One character undergoes a transformation against their will to mutate into a large beast which has been mentioned several times throughout the film as scary. This scene could be quite scary as the character then attacks others that had been friends.

One character is strangled hard until they are killed. Other characters are emotional about this once the action is over, although action is taken to reverse the effect.


‘Dragonball: Evolution’ feels like a made for TV movie. Everything about it seems rushed, as if lingering on any one element for too long will show how badly glued together it is. But it also rated PG which means that whilst this movie could have been made even more awful by adding in unnecessary graphic violence, it instead sticks to its target 6 – 11-year-old audience and provides essentially harmless and lightweight fun viewing. With some minor sexual content and scary scenes, we would recommend this movie as appropriate for kids aged 6 and up.

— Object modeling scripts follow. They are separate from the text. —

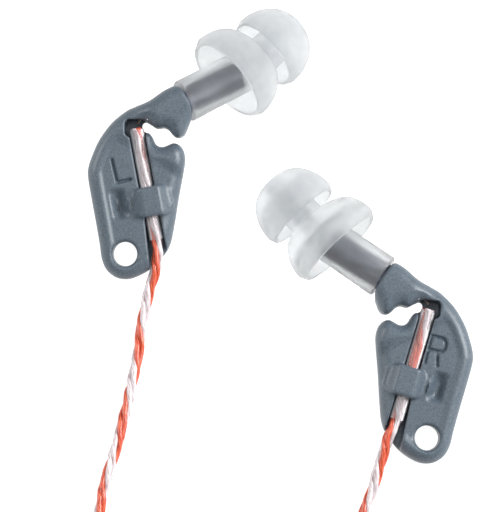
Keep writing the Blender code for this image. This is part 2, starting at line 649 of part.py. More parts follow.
def add_junction():
    """The splitter and the slider that runs on the two cables above it."""
    frame = add_empty("pair_frame", world_point(PAIR_X, SPLITTER_BOTTOM, PAIR_HEIGHT),
                      (0, 0, math.pi / 2), None)
    length = SPLITTER_TOP - SPLITTER_BOTTOM
    stations = [(0, 1.5, 1.45), (0.6, 1.7, 1.6), (5, 1.9, 1.65), (9, 2.6, 1.65),
                (length - 0.6, 2.7, 1.6), (length, 2.4, 1.4)]
    splitter = make_object("splitter", oval_bar(stations), "black", frame)
    start = SLIDER_TOP - SLIDER_LENGTH - SPLITTER_BOTTOM
    stations = [(0, 2.4, 1.35), (0.7, 2.75, 1.6), (SLIDER_LENGTH - 0.7, 2.75, 1.6),
                (SLIDER_LENGTH, 2.4, 1.35)]
    seat = add_empty("slider_frame", (start, 0, 0), (0, 0, 0), frame)
    slider = make_object("cable_slider", oval_bar(stations), "black", seat)
    bore = CABLE_RADIUS + 0.12
    for number, aside in ((1, -PAIR_SPACING / 2), (2, PAIR_SPACING / 2)):
        hole = rod(length - 5.0, length + 1, bore, 12)
        bmesh.ops.translate(hole, vec=(0, aside, 0), verts=hole.verts)
        combine(splitter, make_object("splitter_cutter_%d" % number, hole, "black", frame),
                "DIFFERENCE")
        hole = rod(-1, SLIDER_LENGTH + 1, bore, 12)
        bmesh.ops.translate(hole, vec=(0, aside, 0), verts=hole.verts)
        combine(slider, make_object("slider_cutter_%d" % number, hole, "black", seat), "DIFFERENCE")
    chamber = rod(-1, length - 4.5, MAIN_RADIUS + 0.12, 12)
    combine(splitter, make_object("splitter_cutter_3", chamber, "black", frame), "DIFFERENCE")


def add_plug():
    """A 3.5 mm three-contact plug lying on the floor, from its boot up to the tip contact."""
    frame = add_empty("plug_frame", world_point(PLUG_X, BOOT_END, PLUG_HEIGHT), (0, 0, math.pi / 2), None)
    bore = MAIN_RADIUS + 0.12
    boot = [(0, 1.5), (9.0, 2.4), (9.0, 2.6), (10.5, 2.6), (10.5, bore), (0, bore)]
    shell = [(10.8, 3.1), (11.3, 3.3), (25.0, 3.3), (25.6, 3.0), (25.6, 2.05), (10.8, 2.05)]
    shank = 26.0
    sleeve = [(shank - 9.0, 1.75), (shank + 7.0, 1.75), (shank + 7.0, 1.2), (shank - 9.0, 1.2)]
    ring = [(shank + 7.7, 1.75), (shank + 9.4, 1.75), (shank + 9.4, 0.75), (shank + 7.7, 0.75)]
    collar_rear = [(shank + 7.06, 1.7), (shank + 7.64, 1.7), (shank + 7.64, 0.75), (shank + 7.06, 0.75)]
    collar_front = [(shank + 9.46, 1.7), (shank + 10.0, 1.7), (shank + 10.0, 0.75), (shank + 9.46, 0.75)]
    tip = [(shank - 7.0, 0.6), (shank + 10.06, 0.6), (shank + 10.06, 1.7), (shank + 11.2, 1.3),
           (shank + 12.6, 1.75), (shank + 14.0, 0.4)]
    make_object("plug_boot", turned(boot, 20), "black", frame)
    make_object("plug_shell", turned(shell, 24), "black", frame)
    make_object("plug_sleeve_contact", turned(sleeve, 20), "gold", frame)
    make_object("plug_ring_contact", turned(ring, 20), "gold", frame)
    make_object("plug_insulator_rear", turned(collar_rear, 20), "black", frame)
    make_object("plug_insulator_front", turned(collar_front, 20), "black", frame)
    make_object("plug_tip_contact", turned(tip, 20, hollow=False), "gold", frame)


def main():
    clear_scene()
    for side in SIDES:
        frames = ear_frames(side)
        add_paddle(side, frames)
        add_neck(side, frames)
        add_stem_parts(side, frames)
        add_driver(side, frames)
        add_sleeve(side, frames)
        add_leads(side, frames)
    add_cables()
    add_junction()
    add_plug()


main()
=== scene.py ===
"""The in-ear monitors' looks: moulded bodies, frosted tips, clear sleeves and twisted cables.

Shapes are drawn in millimetres in the same frames as the CAD model and placed with the same sizes.
"""

import json
import math

import bmesh
import bpy
import numpy as np
from mathutils import Matrix, Vector


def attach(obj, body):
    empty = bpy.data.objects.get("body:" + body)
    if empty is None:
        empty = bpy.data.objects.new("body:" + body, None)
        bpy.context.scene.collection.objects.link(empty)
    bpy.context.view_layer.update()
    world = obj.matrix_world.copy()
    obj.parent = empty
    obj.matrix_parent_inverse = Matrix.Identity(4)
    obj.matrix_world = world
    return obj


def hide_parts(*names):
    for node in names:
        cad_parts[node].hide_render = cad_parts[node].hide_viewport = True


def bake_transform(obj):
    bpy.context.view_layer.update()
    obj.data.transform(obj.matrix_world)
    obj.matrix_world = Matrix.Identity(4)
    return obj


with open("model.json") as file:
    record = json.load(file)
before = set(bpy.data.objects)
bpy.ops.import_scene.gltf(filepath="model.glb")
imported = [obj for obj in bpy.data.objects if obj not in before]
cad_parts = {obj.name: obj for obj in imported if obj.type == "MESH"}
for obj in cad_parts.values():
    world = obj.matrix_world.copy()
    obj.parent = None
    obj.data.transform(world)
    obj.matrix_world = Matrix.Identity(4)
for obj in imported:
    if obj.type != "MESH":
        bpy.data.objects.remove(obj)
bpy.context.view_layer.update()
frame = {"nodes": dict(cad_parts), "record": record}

MM = 0.001

# ---- the CAD model's sizes, in millimetres
PADDLE_THICK = 3.9
NECK_THICK = 4.8
HOLE_RADIUS = 1.57
STEM_BASE = (7.35, 19.5)
STEM_ANGLE = math.radians(27)
SLEEVE_TOP = (1.44, 15.92)
SLEEVE_BOTTOM = (4.05, 1.88)
SLEEVE_RADIUS = 0.96
THIN_BORE = 0.87  # wider than the CAD model's, since the strands press out to fill the sleeve
SLEEVE_HEIGHT = 2.55
BRIDGE_START = 7.4
BRIDGE_END = 11.35
STEM_RADIUS = 1.8
STEM_BORE = 1.1
STEM_SOCKET_DEPTH = 0.6
STEM_LENGTH = 8.4
TIP_BORE = 1.9
TIP_WALL = 0.88
TIP_START = 0.3
TIP_END = 19.3
TIP_CORE = 2.45
OUTLET_RADIUS = 1.1
REAR_RIM = 6.8
REAR_RADIUS = 6.3
FRONT_RIM = 13.2
FRONT_RADIUS = 5.25
FLANGE_WALL = 0.6
BEND_START = 8.0
BEND_END = 9.4
BEND_ANGLE = math.radians(14)
REAR_SHIFT = 0.6
CABLE_RADIUS = 0.7
MAIN_RADIUS = 0.9
TIE_THICK = 0.3
TIE_HALF_WIDTH = 1.4
COIL_FLOOR = TIE_THICK + 0.05
COIL_TURNS = 3
COIL_MEAN_RADIUS = 6.6
MAIN_TURNS = 6
MAIN_MEAN_RADIUS = 10.5
PAIR_HEIGHT = 1.7
PAIR_SPACING = 2.0
SPLITTER_TOP = -77.5
SPLITTER_BOTTOM = -89.5
SLIDER_LENGTH = 7.0
SLIDER_TOP = -69.0
PAIR_X = 13.0
PLUG_X = 0.0
PLUG_HEIGHT = 3.3
BOOT_END = -106.0
LEFT_HOLE = (-19.71, -1.91)
LOWEST_EDGE = 3.24
SIDES = {
    "left": {"mirror": 1, "place": (0.0, 0.0), "turn": 0.0, "tilt": 15.3, "droop": 21.0,
             "sleeve_lay": 0.25},
    "right": {"mirror": -1, "place": (38.26, -24.13), "turn": -6.3, "tilt": 10.5, "droop": 8.0,
              "sleeve_lay": 0.76},
}

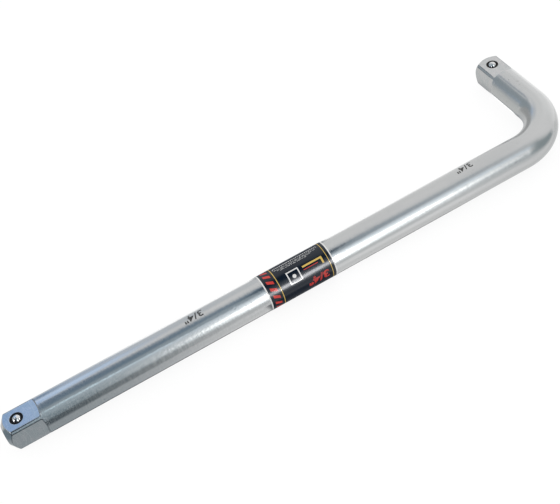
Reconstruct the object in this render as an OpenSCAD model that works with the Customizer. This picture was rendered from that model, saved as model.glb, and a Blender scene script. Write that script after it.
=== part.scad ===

  • Violence: 2/5 (martial art fights but no blood or injury detail)
  • Emotional Distress: 1/5 (two character deaths cause upset to others but this is not lingered upon and is short-lived)
  • Fear Factor: 1/5 (Piccolo has a gnarled green face and is imposing but isn’t in the movie much until the end. The creatures he creates look scary but are barely featured apart from one fight and are quickly shown to be rather rubbish)
  • Sexual Content: 2/5 (Master Roshi clearly has some crude sexual opinions but this is not shown much beyond that described above. Some innocent attraction and a few kisses)
  • Bad Language: 1/5 (mostly cut off. One instance where a character says, “oh shi….”, and one use of ‘crap’)
  • Dialogue: 1/5 (some mild threats)
  • Other Notes: Deals with themes of destiny, identity, loyalty, doing what is right despite the odds, bullying, being true to yourself, not giving in to violence, and protecting those weaker than you.